Gaining a foothold in the record business was something that had always been a struggle for Kirsty MacColl – women singers, she memorably observed, were typecast as either ‘dollybird bimbos or soapbox sociologists’. However, with ‘Brainstorm’ gaining good reviews and selling respectably, MacColl completed a BBC radio series on Cuba before heading off to Cozumel in Mexico on holiday with her new partner and children. It was here that she was to die in a senseless and murkily sinister accident, run over by a large speedboat whilst diving with her kids – her last act was probably to push her son out of the boat’s path only to be decapitated by its propellors. In a cynical manipulation of justice that would not have surprised Kirsty at all, the alleged driver of the boat was able to escape a prison sentence by paying a fine of about £60. Kirsty was 41.

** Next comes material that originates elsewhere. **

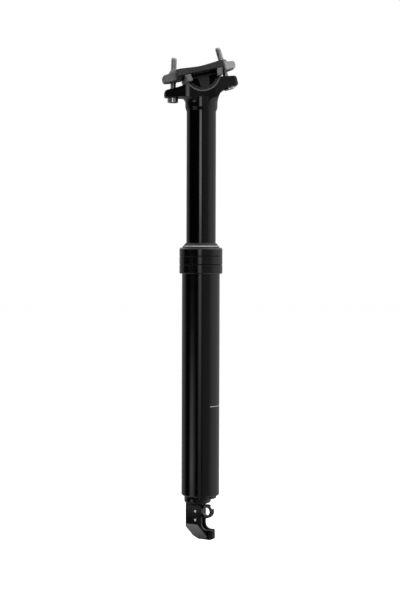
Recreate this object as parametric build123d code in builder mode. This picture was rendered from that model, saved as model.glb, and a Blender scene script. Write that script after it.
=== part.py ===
from build123d import *
from math import cos, radians, sin, tan
import os

os.makedirs("parts", exist_ok=True)

# A dropper seatpost, fully extended. The post's axis is Z, and Z is zero at the collar's lower
# face, where the frame's seat tube ends. X points to the saddle's rear.

# Fits
seat_gap = 0.02
running_gap = 0.05
passing_gap = 0.3
thread_gap = 0.4
overrun = 1.0

# Travel of the upper post, and what is left between seal and head when it is down
travel = 100.0
lowered_gap = 10.6

# Lower tube
tube_radius = 15.8
tube_bore_radius = 14.1
tube_length = 185.0
tube_end_bevel = 0.8
collar_thread_radius = 15.25
collar_thread_length = 12.5
keyway_count = 3
keyway_radius = 14.9
stop_ledge_radius = 12.9
stop_ledge_height = 3.0
upper_bushing_length = 28.5
foam_ring_height = 5.0

# Collar, wiper and wire ring
collar_radius = 18.0
collar_height = 21.8
collar_top_bevel = 1.4
collar_top_bevel_width = 1.0
collar_foot_bevel = 0.7
collar_groove_heights = (7.6, 14.7)
collar_groove_depth = 0.5
collar_groove_half_height = 0.9
wiper_stem_radius = 14.2
wiper_flange_radius = 15.6
wiper_flange_height = 0.6
wiper_lip_height = 3.7
wiper_lip_width = 0.6
wiper_band_width = 2.4
wire_radius = 0.45

# Upper tube
post_radius = 12.3
post_bore_radius = 10.3
post_overlap = 62.0
post_foot_radius = 11.9
post_foot_bevel = 0.5

# Guide parts at the upper tube's foot
bumper_height = 4.0
key_length = 12.0
key_width = 3.2
key_depth = 0.9
guide_bushing_length = 17.0
bushing_split = 1.6
clip_thickness = 1.2
clip_depth = 0.6
clip_width = 1.5
clip_opening_angle = 40.0

# Gas cartridge
cartridge_radius = 9.0
cartridge_bore_radius = 7.8
cartridge_length = 190.0
rod_radius = 4.0
rod_guide_length = 12.0
piston_length = 8.0
piston_space = 8.0
seal_cord_radius = 0.9
rod_seal_depth = 4.0
valve_length = 12.0
nipple_radius = 5.0
valve_spring_radius = 2.6
valve_spring_length = 6.0
valve_spring_wire = 0.45

# Closure of the lower tube
end_plug_height = 8.0
end_plug_inset = 5.0
lock_ring_height = 7.2
lock_ring_bore_radius = 10.5
lock_ring_skirt_radius = 13.4
lock_ring_notch_count = 6
lock_ring_notch_width = 4.2
base_radius = 11.2
base_offset = 2.5
base_height = 4.2
base_boss_radius = 9.0
base_edge_radius = 2.2
spigot_radius = 5.5
spigot_height = 2.0

# Cable actuator below the lower tube, turned about the post's axis
actuator_turn = -32.0
bracket_width = 9.6
bracket_slot = 5.0
bracket_slot_web = 0.7
bracket_back = 11.5
bracket_front = 3.2
bracket_slot_back = 9.4
bracket_height = 29.6
bracket_back_corner_height = 20.0
bracket_chin_reach = 0.4
foot_reach = 13.4
foot_height = 8.0
foot_inner_radius = 5.0
bracket_top_bevel = 2.2
bracket_top_bevel_depth = 0.7
bracket_taper_depth = 0.9
bracket_taper_height = 11.9
bracket_rim_places = ((0.0, 11.9), (2.2, 9.4), (8.7, 2.9), (8.0, 0.0))
bracket_rim_radius = 0.5
bracket_edge_bevel = 0.7
foot_tip_radius = 2.5
foot_toe_radius = 2.2
pin_radius = 1.05
pin_proud = 0.25
pivot_back = 2.1
pivot_drop = 6.7
stop_pin_drop = 13.8
lever_thickness = 4.2
lever_cam_radius = 3.05
lever_cam_offset = 1.3
lever_cam_angle = 165.0
lever_heel_length = 8.6
lever_heel_width = 2.0
lever_heel_angle = 250.0
lever_arm_width = 4.4
cradle_reach = 8.6
cable_cradle_radius = 3.4
cable_cradle_wall = 2.2
cable_cradle_gap = 3.0
cable_cradle_gap_angle = 42.0
cradle_groove_depth = 1.0
cradle_groove_width = 1.6
cable_notch_width = 1.2
housing_radius = 2.1
housing_bore_depth = 5.6
cable_slot_width = 1.4
push_rod_radius = 2.4
push_rod_stem_radius = 1.5
push_rod_gap = 1.0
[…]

What we’re left with is a body of work that is more substantial than Jeff Buckley’s but less so than…pick your own candidate here. Had ‘Tropical Brainstorm’ failed to revive her career, it is conceivable (though unlikely) that she might have quit music entirely, maybe to have another child or to teach. This is, of course, speculative. It would be nice to think that she would in time have been seen (as Ray Davies is and Ian Dury might have been) as an English treasure. Sadly, we’ll never know. She also leaves behind a dedicated fanbase who assemble in Soho Square on the anniversary of her death each year by the bench that was placed there and which features a plaque with relevant sections of the ‘Soho Square’ lyric quoted on it.